Scalability without proportional effort increase

Adding a second, third, or tenth product doesn’t require hiring employees or significantly increasing your time commitment. You can scale revenue while keeping your schedule manageable. Each additional product does add complexity, but not linearly. A seller managing 5 products might work 15 hours per week; managing 10 might require 20–25 hours, not 30.

What You Need to Get Started

  • Startup capital: $2,000–$10,000 minimum for initial inventory (most sellers spend $3,000–$5,000)
  • Amazon seller account: Free to open, but you’ll need a business address and tax ID
  • Product research tools: Software to analyze demand, competition, and pricing (typically $30–$100/month)
  • Supplier relationships: Ability to source products from wholesalers or manufacturers
  • Basic tools: Spreadsheets, email, a method to track inventory and finances
  • Time: 10–20 hours per week in the first 3–6 months, dropping to 5–10 hours for established products

For a detailed breakdown of what this startup actually costs, see our page on FBA startup costs and initial investment.

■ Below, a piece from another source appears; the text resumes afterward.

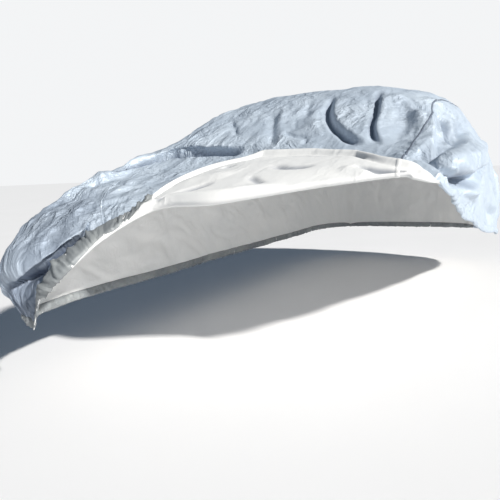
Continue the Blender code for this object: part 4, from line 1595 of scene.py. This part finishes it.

Is This Business Right for You?

Amazon FBA works best for people who have some capital, patience for a 3–6 month runway before meaningful income, and the willingness to learn e-commerce fundamentals. It’s ideal if you want flexibility, have time to dedicate to learning, and can tolerate the risk that your first few products might not sell. It’s not right for you if you need cash immediately, have no capital to risk, or prefer businesses with no inventory.

The honest truth: FBA is achievable for most people willing to learn, but it’s not easy. Success requires product research skills, competitive pricing discipline, and the patience to iterate. Many people give up after one failed product or after a few months of no sales. Those who succeed treat it as a real business, not a side gig, even if they’re running it part-time.